The Australian Republican Movement has launched its new model for the selection of an Australian head of state just in time to get media attention in the lead up to Australia Day, and it has sparked a bit of chatter around the place.

Chatter is good and the model is bound to both attract support and detractors, and it is bandied about by its originators as one possible solution to evergreen discourse about appointing an Australian head of state.

The curious thing about the timing of the release of the model is that its release coincides with public controversy about the Duke of York and his links to Jeffrey Epstein in the context of a court case mounted by Virginia Giuffre.

His mother, Queen Elizabeth, told her son last week that he would not be able to call himself His Royal Highness, and a range of other titles he has collected along the way have been taken back by her as he goes into fighting a court case on his own.

Transpose onto that the continual soap opera that is the Harry and Meghan show, with their capacity to attract a headline the way a barbeque attracts flies in the head of the Australian summer, and this model drops just at the time when some Australians might think we would be better off jettisoning the Windsor lot, given we have enough theatrics, scandals and clandestine relationships of our own to grapple with down under.

Considering a new model is one thing – the royal dilemmas provide a backdrop for the conversation – but what are some of the issues when you unbox the thing the ARM calls its ‘Australian Choice Model’? What would you notice about the model if you looked at it more closely?

The ARM wants nominations to come from the state and territory parliaments as well as the lot that sits in Canberra. This recommendation is not in itself problematic. You need a source for nominations and a process to get them from around the country onto a ballot paper to be voted on.
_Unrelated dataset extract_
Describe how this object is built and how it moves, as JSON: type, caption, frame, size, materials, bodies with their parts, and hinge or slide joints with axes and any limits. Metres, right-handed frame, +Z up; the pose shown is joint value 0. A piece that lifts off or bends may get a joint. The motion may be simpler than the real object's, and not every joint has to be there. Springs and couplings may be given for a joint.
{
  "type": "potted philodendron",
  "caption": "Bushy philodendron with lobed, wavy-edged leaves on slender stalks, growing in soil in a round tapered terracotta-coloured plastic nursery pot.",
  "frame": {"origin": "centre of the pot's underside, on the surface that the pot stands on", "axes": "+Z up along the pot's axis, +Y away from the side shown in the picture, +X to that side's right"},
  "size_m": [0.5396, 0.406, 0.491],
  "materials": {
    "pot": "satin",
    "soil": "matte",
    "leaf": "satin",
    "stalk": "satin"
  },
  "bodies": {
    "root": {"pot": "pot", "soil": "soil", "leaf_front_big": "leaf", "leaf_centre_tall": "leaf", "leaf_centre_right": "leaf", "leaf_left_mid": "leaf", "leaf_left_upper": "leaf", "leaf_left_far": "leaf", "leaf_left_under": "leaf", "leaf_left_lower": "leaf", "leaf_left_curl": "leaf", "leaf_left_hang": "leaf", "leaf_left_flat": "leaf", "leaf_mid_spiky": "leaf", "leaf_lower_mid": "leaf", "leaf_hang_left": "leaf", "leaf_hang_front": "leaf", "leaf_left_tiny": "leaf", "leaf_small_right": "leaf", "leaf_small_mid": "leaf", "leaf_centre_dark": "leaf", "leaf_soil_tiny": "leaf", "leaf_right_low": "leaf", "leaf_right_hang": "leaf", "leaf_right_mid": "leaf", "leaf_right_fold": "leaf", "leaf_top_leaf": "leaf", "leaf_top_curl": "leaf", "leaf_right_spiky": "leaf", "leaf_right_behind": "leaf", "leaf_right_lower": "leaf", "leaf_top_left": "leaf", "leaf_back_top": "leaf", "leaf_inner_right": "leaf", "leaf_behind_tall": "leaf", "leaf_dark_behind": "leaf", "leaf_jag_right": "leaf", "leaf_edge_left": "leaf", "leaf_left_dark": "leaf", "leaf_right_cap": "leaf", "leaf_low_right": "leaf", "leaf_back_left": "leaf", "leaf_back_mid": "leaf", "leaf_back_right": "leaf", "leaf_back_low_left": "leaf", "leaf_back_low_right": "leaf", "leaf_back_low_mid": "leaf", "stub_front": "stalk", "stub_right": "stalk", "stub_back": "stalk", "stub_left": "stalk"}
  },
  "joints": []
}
What the ARM wants to do is get the states and the territories to establish their own processes to select names to get onto a national list. The processes don’t have to be the same in each jurisdiction – the ARM is not arguing for consistency of process – but that each state and territory must establish some way of getting candidates selected at a state level.

A question for the ARM to reflect on as it continues to promote the model, as well as others that engage in the consultation, is whether there is merit in having consistency in the selection of nominations at a jurisdictional level. Why have processes that are different to get nominations up? What would be wrong with clear, unambiguous processes at this stage of the process of selecting people to be chosen as a head of state?
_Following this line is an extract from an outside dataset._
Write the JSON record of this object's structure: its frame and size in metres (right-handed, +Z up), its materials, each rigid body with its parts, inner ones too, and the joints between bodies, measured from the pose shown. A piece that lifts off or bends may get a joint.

Would those processes involve local electoral commissions in order to have a state and territory-based vote before names get kicked up a tier to those organising a national ballot? 

Consistency in the method of selection between jurisdictions would strengthen the ability of people to have confidence in the process. That is a gap in the ARM proposal that the federal, state, and territory governments can resolve at a forum like the national cabinet. Consistency can be achieved by agreement between jurisdictions.

Another issue of interest is the fact that each state and territory gets to nominate one candidate while the commonwealth gets to nominate three. This means there can be up to 11 names on the ballot paper, which is probably nice for the nominees but doesn’t quite make sense. Why does the commonwealth have an allocation of three in the model? Why not one, two, four or even five? That choice seems arbitrary and one that merits further reflection. 

The national election process is an easier issue to navigate. Once you have the list of candidates or nominees, you can get the ballot papers sorted, distributed and get people to vote for their choice for president. This would seem straightforward once you have the choices lined up. A head of state would be in office for five years, according to the ARM, and would not be permitted to serve more than two terms.

Limiting a head of state to two terms of five years is reasonable, although one wonders why the ARM did not go with the two terms of four years given that is what people are very familiar with from the system in the United States.

Powers of the head of state also need consideration. The ARM proposal says the head of state would act on the advice of the prime minister except in four specific circumstances, which they describe as limited exceptions.

The head of state would have to:

  • Determine who is more likely to form the government in the House of Representatives,
  • Terminate the appointment of a prime minister in circumstances whereby confidence is lost on the floor of the House and the prime minister refuses to resign, summoning parliament to help determine who has the confidence, and
  • Call an election where confidence of the House in a side to form government is unclear for more than seven days.

These are powers that should not be contentious given that they are required from the perspective of checks and balances. The prime minister needs to demonstrate the capacity to form government in the lower house to somebody before being given that commission.

A head of state is a part of a chain of accountability but the head of state themselves would need to be accountable. The ARM proposal suggests that a head of state should be able to be removed by a motion passed by both houses of parliament in circumstances where there is proved misbehaviour or they are rendered incapable of continuing in the role for whatever reason.

The most senior governor of a state would be asked to act as the national head of state until the head of state can return, for example, from illness or another election can be held for the vacancy of the role.

Challenges will exist for the ARM in its campaign to advocate for this particular model because there are competing issues being raised for constitutional changes. The one that has occupied the minds of the government and advocates from the indigenous community is the creation of a voice to parliament for the indigenous population.

The consultation process for an Indigenous voice to parliament has been run by the government and the discussion is advanced. It may be wise for the country to bed down the changes related to providing First Nations with a voice to parliament before this proposal to change the head of state gets considered.

We can ill afford to give people excuses to not progress with a voice to parliament and a full-blown debate on changing a head of state – as worthy as a discussion as it might be – could be just the distraction for which people uncomfortable with a voice of parliament may be grateful.